### SHORT PROBLEM
Extract each line of the data below exactly as written.

### GIVEN MATERIAL
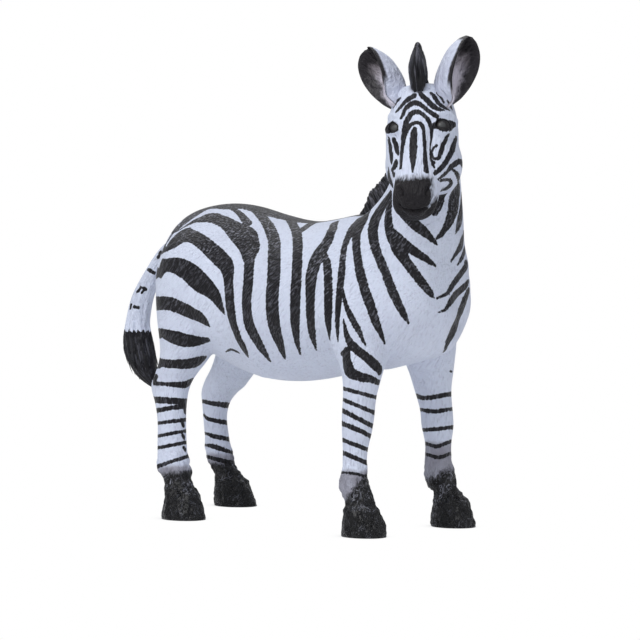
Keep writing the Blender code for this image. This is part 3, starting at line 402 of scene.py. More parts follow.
HEAD_RELIEF_PX: Relief = (
    (((386.5, 119), (391, 116), (396.5, 117), (401, 121)), 0.8, 0.34),
    (((430, 119), (436, 114.5), (444, 113), (452, 116), (456, 121)), 0.85, 0.36),
    (((404.5, 132), (403, 150), (402.5, 166)), 1.0, 0.22),
    (((424.5, 132), (426, 150), (427.5, 166)), 1.0, 0.22),
    (((433, 138), (431, 152), (432, 166)), 1.1, -0.3),
    (((397.5, 138), (398, 152), (398, 166)), 0.9, -0.26),
    (((438, 134), (436, 146), (437, 160)), 0.9, 0.2),
    (((396, 184), (404, 188), (414, 189), (424, 188), (433, 184)), 2.4, 0.15),
    (((396.5, 206), (401.5, 209.2), (412, 210.4), (424, 209), (431, 206.2), (435.5, 200)), 0.26, -0.5),
    (((402, 213), (412, 214.8), (423, 213.2)), 0.8, 0.22),
    (((403, 204.8), (413, 206), (424, 204.6)), 0.8, 0.16),
    (((400, 188.5), (402.3, 191.5), (402.6, 194.8)), 0.42, -0.62),
    (((429.3, 187.5), (427, 190.5), (426.6, 194)), 0.42, -0.62),
    (((398, 187), (401.5, 186.6), (404.4, 190.5), (404.4, 195)), 0.42, 0.22),
    (((431, 186), (427.5, 185.6), (424.6, 189.5), (424.8, 194)), 0.42, 0.22),
    (((444, 166), (452, 158), (458, 162)), 2.0, 0.3),
    (((436, 203), (435, 209), (430, 214)), 1.3, -0.9),
    (((396.5, 204), (398.5, 210), (403, 215)), 1.2, -0.7),
    (((404, 92), (411, 90.5), (418, 90), (426, 88.5), (434, 88.5)), 2.2, 0.7),
)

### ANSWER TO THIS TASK
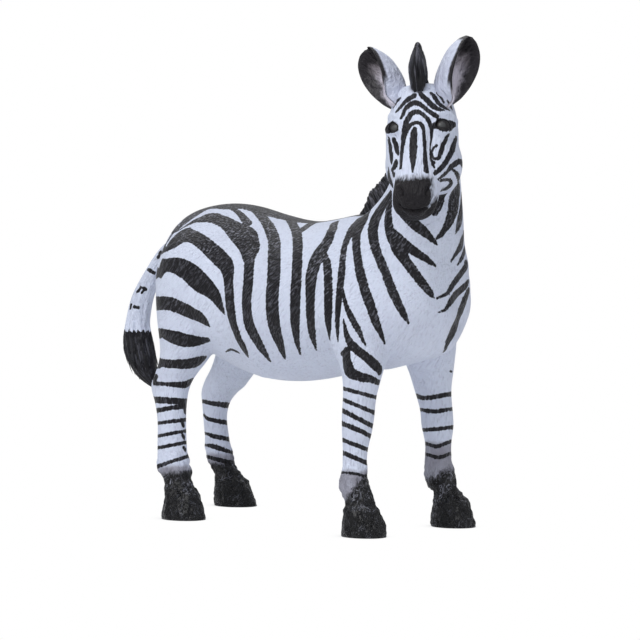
Keep writing the Blender code for this image. This is part 3, starting at line 402 of scene.py. More parts follow.
HEAD_RELIEF_PX: Relief = (
    (((386.5, 119), (391, 116), (396.5, 117), (401, 121)), 0.8, 0.34),
    (((430, 119), (436, 114.5), (444, 113), (452, 116), (456, 121)), 0.85, 0.36),
    (((404.5, 132), (403, 150), (402.5, 166)), 1.0, 0.22),
    (((424.5, 132), (426, 150), (427.5, 166)), 1.0, 0.22),
    (((433, 138), (431, 152), (432, 166)), 1.1, -0.3),
    (((397.5, 138), (398, 152), (398, 166)), 0.9, -0.26),
    (((438, 134), (436, 146), (437, 160)), 0.9, 0.2),
    (((396, 184), (404, 188), (414, 189), (424, 188), (433, 184)), 2.4, 0.15),
    (((396.5, 206), (401.5, 209.2), (412, 210.4), (424, 209), (431, 206.2), (435.5, 200)), 0.26, -0.5),
    (((402, 213), (412, 214.8), (423, 213.2)), 0.8, 0.22),
    (((403, 204.8), (413, 206), (424, 204.6)), 0.8, 0.16),
    (((400, 188.5), (402.3, 191.5), (402.6, 194.8)), 0.42, -0.62),
    (((429.3, 187.5), (427, 190.5), (426.6, 194)), 0.42, -0.62),
    (((398, 187), (401.5, 186.6), (404.4, 190.5), (404.4, 195)), 0.42, 0.22),
    (((431, 186), (427.5, 185.6), (424.6, 189.5), (424.8, 194)), 0.42, 0.22),
    (((444, 166), (452, 158), (458, 162)), 2.0, 0.3),
    (((436, 203), (435, 209), (430, 214)), 1.3, -0.9),
    (((396.5, 204), (398.5, 210), (403, 215)), 1.2, -0.7),
    (((404, 92), (411, 90.5), (418, 90), (426, 88.5), (434, 88.5)), 2.2, 0.7),
)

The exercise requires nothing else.